Inevitably, there are feelings of sadness and regret all over this album, but it’s not necessarily a depressing listen. Pollock has always shown, both with The Delgados and in her solo career, a uncanny knack for a pop hook, and there are plenty of impressive and unusual arrangements on display throughout In Search Of Harperfield.
Parks And Recreation employs some unusual time signatures and lots of handclaps to produce a lovely, left-field pop gem, and opening track Cannot Keep A Secret nicely balances light and shade, the portentous, piano-led verses making an attractive contrast to the moment when the chorus bursts into life, letting in some light.
Then there’s the starkly beautiful Intermission, which simply features Pollock singing over a string section.
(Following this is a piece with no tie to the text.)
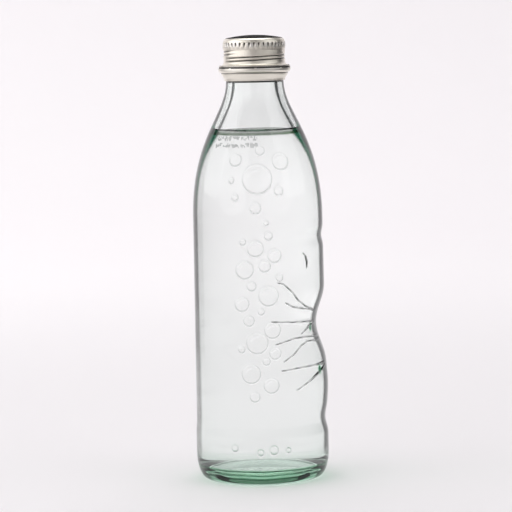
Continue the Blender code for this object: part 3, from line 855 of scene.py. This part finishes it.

One of the darkest moments, it describes a succession of hospital visits to a terminally ill family member, Pollock’s voice soaring with emotion on lines like “We push in the years ‘cos we want to hang on”. On the other end of the spectrum are the rollicking, bouncy Vacant Stare and the ’60s influenced sunny pop of Don’t Make Me Wait.
In Search Of Harperfield is very much an album of two halves: while the first is full of these imaginative, unusual pop songs, the second half takes a more reflective tone. Although the energy levels drop, this doesn’t affect the interest levels, and there’s still some lovely stuff to be found in the closing tracks: Dark Skies is reminiscent of mid-period Suzanne Vega, while the closer is just stunning, a piano-led lament which sees Pollock writing to a succession of, as the title suggests, Old Ghosts.
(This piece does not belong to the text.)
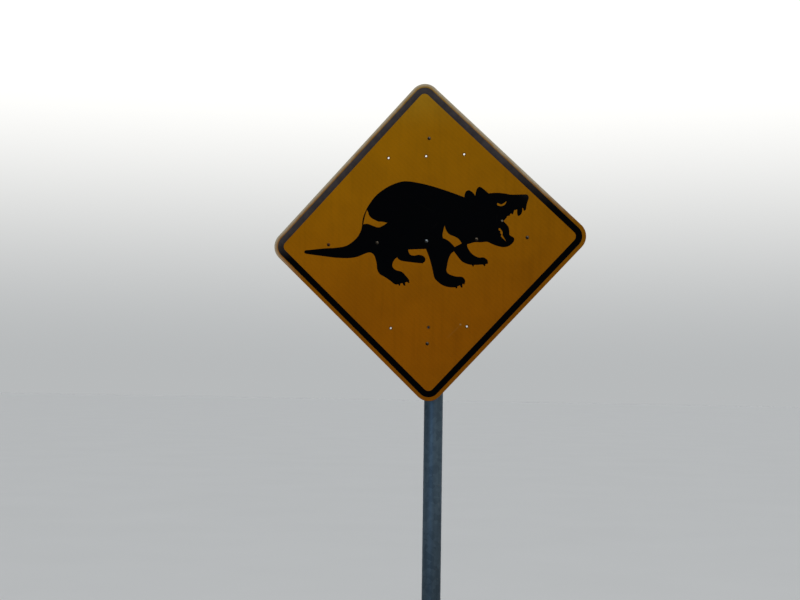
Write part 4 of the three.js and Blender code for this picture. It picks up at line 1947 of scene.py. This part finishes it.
@dataclass(frozen=True)
class PhotoCamera:
    """The photograph's viewpoint, solved from the corners of the sign's border."""

    place: Triple = (954.3 * MM, -4582.7 * MM, 1598.7 * MM)
    yaw: float = math.radians(13.14)
    pitch: float = math.radians(3.0)
    roll: float = math.radians(0.81)
    lens: float = 65.3
    sensor: float = 36.0
    reach: float = 400.0

    def make(self) -> None:
        """Adds the camera and makes it the scene's."""
        data = bpy.data.cameras.new("camera")
        data.lens, data.sensor_width, data.clip_end = self.lens, self.sensor, self.reach
        camera = new_object("camera", data)
        turn = Matrix.Rotation(self.yaw, 4, "Z") @ Matrix.Rotation(math.pi / 2 + self.pitch, 4, "X")
        camera.matrix_world = Matrix.Translation(self.place) @ turn @ Matrix.Rotation(self.roll, 4, "Z")
        bpy.context.scene.camera = camera


class LampKind(Enum):
    """Kinds of lamp, each with the name of the measure that softens its light."""

    AREA = "size"
    SUN = "angle"


@dataclass(frozen=True)
class Lamp:
    """A soft lamp, with its power and side, or its strength and angle where it is a sun."""

    name: str
    kind: LampKind
    place: Triple
    energy: float
    softness: float
    colour: Colour

    def make(self, aim: Vector) -> None:
        """Adds the lamp.

        Args:
            aim: The place that it points at.
        """
        data = bpy.data.lights.new(self.name, self.kind.name)
        data.energy, data.color = self.energy, self.colour
        setattr(data, self.kind.value, self.softness)
        way = (aim - Vector(self.place)).to_track_quat("-Z", "Y").to_matrix().to_4x4()
        new_object(self.name, data).matrix_world = Matrix.Translation(self.place) @ way


@dataclass
class Studio:
    """A plain pale floor and backdrop, and soft light from behind and in front that leaves the sides dim.

    Each fade follows a part of the direction that is looked in: rightwards, backwards, up or ahead.
    """

    floor_reach: float = 90.0
    floor_cells: int = 8
    aim_height: float = 1.6
    backdrop_low: Colour = (0.476, 0.491, 0.498)
    backdrop_high: Colour = (1.20, 1.19, 1.16)
    backdrop_rise: Fade = Fade(0.0, 0.27)
    left: Colour = (0.03, 0.04, 0.05)
    right: Colour = (0.13, 0.13, 0.13)
    rightwards: Fade = Fade(-0.5, 0.5)
    behind: Colour = (0.85, 0.86, 0.88)
    backwards: Fade = Fade(0.70, 0.97)
    behind_rise: Fade = Fade(0.0, 0.45)
    ahead: Colour = (0.040, 0.080, 0.130)
    opening: Colour = (0.120, 0.270, 0.490)
    ahead_turn: float = math.radians(-11)
    ahead_width: Fade = Fade(0.60, 1.0)
    opening_width: Fade = Fade(0.93, 0.99)
    overhead: Colour = (0.50, 0.53, 0.56)
    upwards: Fade = Fade(0.45, 0.95)
    least_level: float = 0.001
    lamps: tuple[Lamp, ...] = (
        Lamp("back_light", LampKind.SUN, (1.5, 3.0, 6.5), 1.0, math.radians(30), (1.0, 0.98, 0.94)),
        Lamp("front_light", LampKind.AREA, (0.1, -4.2, 5.0), 33.8, 2.6, (0.98, 0.97, 0.96)),
        Lamp("upper_right_light", LampKind.AREA, (2.6, -3.0, 3.6), 3.0, 0.6, (1.0, 0.97, 0.90)),
    )

    def floor(self) -> None:
        """Adds the floor."""
        shape = bmesh.new()
        cells = self.floor_cells
        bmesh.ops.create_grid(shape, x_segments=cells, y_segments=cells, size=self.floor_reach)
        floor = new_object("studio_floor", mesh_of(shape, "studio_floor"))
        floor.data.materials.append(PaleFloor().material())

    def light(self, graph: Graph, direction: Sequence[Socket]) -> Socket:
        """The light that falls on the sign from all round.

        Args:
            graph: The world's graph.
            direction: The parts of the direction that it comes from.

        Returns:
            The light's colour.
        """
        x, y, z = direction
        level = graph.math("SQRT", graph.math("SUBTRACT", 1.0, graph.product(z, z)))
        level = graph.largest(level, self.least_level)
        light = graph.mix(graph.smooth(x, self.rightwards), self.left, self.right)
        backwards = graph.smooth(graph.math("DIVIDE", y, level), self.backwards)
        light = graph.mix(graph.product(backwards, graph.smooth(z, self.behind_rise)), light, self.behind)
        facing = (math.sin(self.ahead_turn), -math.cos(self.ahead_turn), 0.0)
        towards = graph.math("DIVIDE", graph.dot(graph.combine(x, y), facing), level)
        light = graph.mix(graph.smooth(towards, self.ahead_width), light, self.ahead)
        light = graph.mix(graph.smooth(towards, self.opening_width), light, self.opening)
        return graph.mix(graph.smooth(z, self.upwards), light, self.overhead)

    def surroundings(self) -> None:
        """Sets the light that comes from all round, and the backdrop that is seen."""
        world = bpy.data.worlds.new("soft surroundings")
        world.use_nodes = True
        graph = Graph(world.node_tree)
        direction = graph.split(graph.add("ShaderNodeTexCoord").outputs["Generated"])
        rise = graph.smooth(direction[2], self.backdrop_rise)
        backdrop = graph.mix(rise, self.backdrop_low, self.backdrop_high)
        seen = graph.add("ShaderNodeLightPath").outputs["Is Camera Ray"]
        shown = graph.mix(seen, self.light(graph, direction), backdrop)
        graph.feed(world.node_tree.nodes["Background"].inputs["Color"], shown)
        bpy.context.scene.world = world

    def make(self) -> None:
        """Adds the floor, the surroundings and the lamps."""
        bpy.context.scene.view_settings.view_transform = "Standard"
        self.floor()
        self.surroundings()
        for lamp in self.lamps:
            lamp.make(Vector((0.0, 0.0, self.aim_height)))


def main() -> None:
    """Sets the camera and the studio, and builds each sub-assembly."""
    logging.basicConfig(level=logging.INFO, format="%(name)s: %(message)s")
    PhotoCamera().make()
    Studio().make()
    plane, placer, sweeper = SignPlane.measured(), Placer(), Sweeper()
    face = SignFace(plane)
    assemblies: list[SubAssembly] = [
        face,
        Rivets(plane, placer, face),
        Rails(plane, sweeper),
        Straps(plane, sweeper),
        Bolts(plane, placer, sweeper),
        PostAndCap(),
        DisplayStand(placer),
    ]
    for assembly in assemblies:
        for piece in assembly.build():
            log.info("%s: %s has %d faces", type(assembly).__name__, piece.name, len(piece.data.polygons))


if __name__ == "__main__":
    main()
Admittedly, some of the songs on the second half of the album drag a bit – Monster In The Pack and In The Company Of The Damned seem a bit directionless at times, especially when compared to the sparkle that surrounds them. But Pollock never lets the darkness that inspired these songs overwhelm her. Although most of these songs are about loss, the illness of a parent and estrangement, there’s a cathartic feel to much of the album.
It’s that catharsis that makes In Search Of Harperfield such a success – it’s intense and often bleak, but never a chore to listen to. It probably won’t break her out of the cult status in which she’s often resided, but for those who seek it out, it will prove an immensely rewarding listen.